The Wahid Institute: 2013 Tahun Intoleransi
Agama menjadi latarbelakang berbagai konflik setahun lalu
ADA 245 kasus praktek intoleransi terhadap berbagai kelompok minoritas seperti Ahmadiyah, Syiah, Protestan, Katolik, dan mereka yang dituduh sesat, selama tahun 2013. Demikian laporan The Wahid Institute (TWI) dalam rilis yang dikeluarkan kepada media pada Senin (14/4).
Menurut Direktur Wahid Institute, Yenny Wahid unsur agama banyak melatari berbagai praktek kekerasan dan intoleransi selama tahun lalu di Indonesia.
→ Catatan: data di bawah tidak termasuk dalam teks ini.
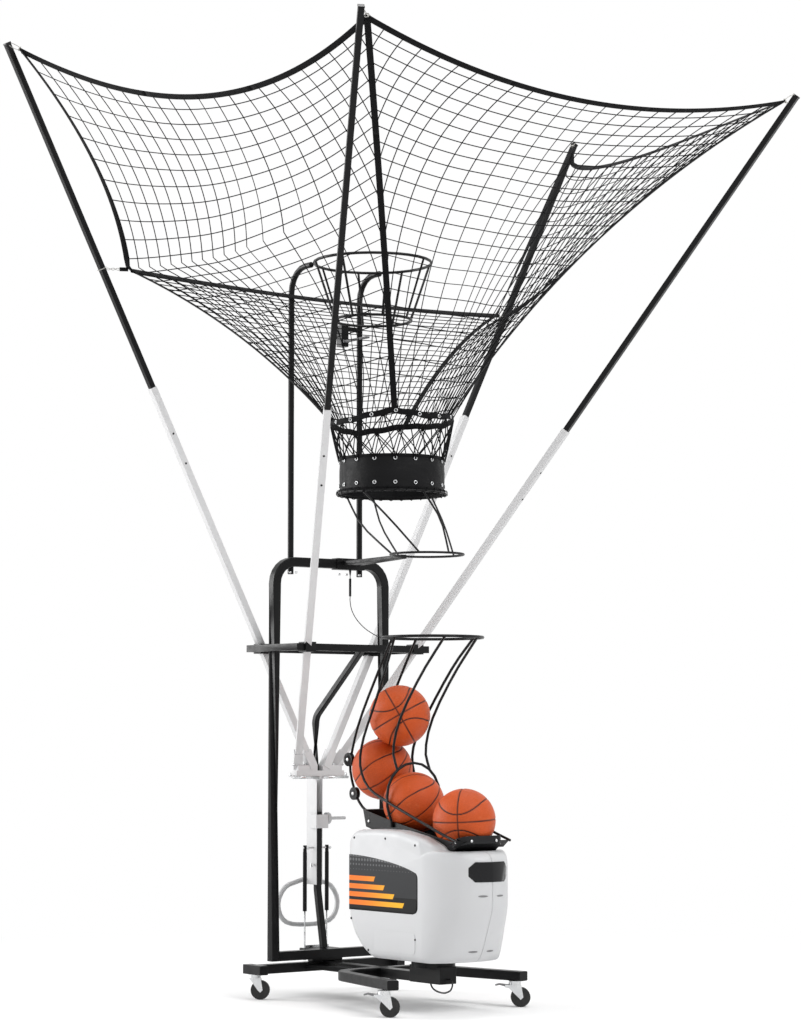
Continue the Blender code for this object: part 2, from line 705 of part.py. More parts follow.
def make_poles():
    sockets = []
    passages = []
    guides = []
    for letter, (foot, tip) in pole_ends().items():
        length = (tip - foot).length
        pole_stub("pole_lower_" + letter, foot, tip, 0, POLE_LOWER_LENGTH, POLE_TUBE, "white", POLE_WALL)
        upper = pole_stub("pole_upper_" + letter, foot, tip, POLE_LOWER_LENGTH - POLE_OVERLAP,
                          length - 0.004, POLE_TIP_TUBE, "black", POLE_TIP_WALL)
        cap = pole_stub("cap", foot, tip, length - 0.006, length, POLE_TIP_TUBE + 0.002, "black")
        pivot(joined(upper, cap), tip)
        wide = POLE_TUBE + 2 * SOCKET_WALL
        sockets.append(pole_stub("socket", foot, tip, -0.030, SOCKET_LENGTH, wide, "white"))
        passages.append(pole_stub("way", foot, tip, -GAP, 1.0, POLE_TUBE + 2 * GAP))
        share = (SPREADER_Z - foot.z) / (tip.z - foot.z)
        at = foot.lerp(tip, share)
        half = Vector((GUIDE_SIZE / 2, GUIDE_SIZE / 2, GUIDE_HEIGHT / 2))
        guides.append(box("guide", at - half, at + half))
    hub = box("pole_hub", (-HUB_HALF_WIDTH, HUB_Y - HUB_DEPTH / 2, HUB_BOTTOM_Z),
              (HUB_HALF_WIDTH, HUB_Y + HUB_DEPTH / 2, HUB_BOTTOM_Z + HUB_HEIGHT), "white")
    saddles = [box("saddle", sorted_low, sorted_high) for sorted_low, sorted_high in (
        ((-0.110, HUB_Y - 0.015, HUB_BOTTOM_Z + 0.02), (-SADDLE_GAP, HUB_Y + 0.015, SADDLE_TOP_Z)),
        ((SADDLE_GAP, HUB_Y - 0.015, HUB_BOTTOM_Z + 0.02), (0.110, HUB_Y + 0.015, SADDLE_TOP_Z)))]
    axle = cylinder("axle", (-HUB_HALF_WIDTH - 0.010, HUB_Y, HUB_BOTTOM_Z + 0.008),
                    (HUB_HALF_WIDTH + 0.010, HUB_Y, HUB_BOTTOM_Z + 0.008), 0.007, "white", 12)
    ways = [pole_stub("way", foot, tip, -GAP, 1.0, POLE_TUBE + 2 * GAP) for foot, tip in pole_ends().values()]
    cut(joined(hub, axle, *saddles, *sockets), *ways)
    make_spreader(guides, passages)


def make_spreader(guides, passages):
    half = SPREADER_TUBE / 2
    x, front, back = SPREADER_HALF_WIDTH - half, SPREADER_FRONT_Y + half, SPREADER_BACK_Y - half
    low, high = SPREADER_Z - half, SPREADER_Z + half
    frame = box("spreader", (-x - half, front - half, low), (x + half, front + half, high))
    rails = [box("rear", (-x - half, back - half, low), (x + half, back + half, high))]
    for sign in (-1, 1):
        rails.append(box("side", (sign * x - half, front, low), (sign * x + half, back, high)))
    brace_foot = HUB_BOTTOM_Z + HUB_HEIGHT + GAP
    path = rounded([(0, BRACE_Y, brace_foot), (0, BRACE_Y, BRACE_BEND_Z), (0, front, SPREADER_Z - 0.004)], 0.06, 4)
    brace = bar("brace", path, BRACE_TUBE, BRACE_TUBE)
    cut(joined(frame, *rails, *guides, brace), *passages)


# Goal, collar, chute and net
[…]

Tentunya itu merupakan hal yang sangat memprihatinkan karena selama ini Indonesia mengklaim sebagai negara berbasiskan Bhinneka Tunggal Ika yang seharusnya mentoleransi perbedaana dan kemajemukan.
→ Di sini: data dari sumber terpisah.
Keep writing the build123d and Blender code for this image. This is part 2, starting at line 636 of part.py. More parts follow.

“Semakin banyak tantangan di Indonesia, makin banyak terjadi kekerasan atas nama agama,” ujar Yenny
Lebih lanjut Yenny mengusulkan agar pemerintah dan masyarakat Indonesia perlu membekali diri mereka dengan kemampuan beradaptasi untuk mengelola perbedaan agama maupun aliran-aliran kepercayaan.
Bersikap toleran dalam beragama merupakan salah satu hak asasi manusia yang belakangan ini sudah mulai mendapat perhatian dari negara-negara Eropa dan Indonesia. Menurut Arif Havas Oegroseno, Duta Besar Indonesia untuk Belgia, Luksemburg dan Uni Eropa, belum lama ini Parlemen Eropa telah meratifikasi Kerangka Kerja Perjanjian Kemitraan Komprehensif Indonesia-Uni Eropa.
“Dalam perjanjian itu diatur 10 elemen kerja sama termasuk hak asasi dan kehidupan antaragama,” kata dia.
Sebagai bentuk upaya mengadakan kerja sama tersebut, Indonesia bahkan telah mengirim cendekiawan Islam dari Sekolah Pascasarjana Universitas Islam Negeri (UIN) Syarif Hidayatullah Jakarta, Azyumardi Azra ke Katholieke Universiteit, Belgia. Pengiriman itu dilakukan untuk menjajaki pembuatan kurikulum teologi Islam di masa mendatang.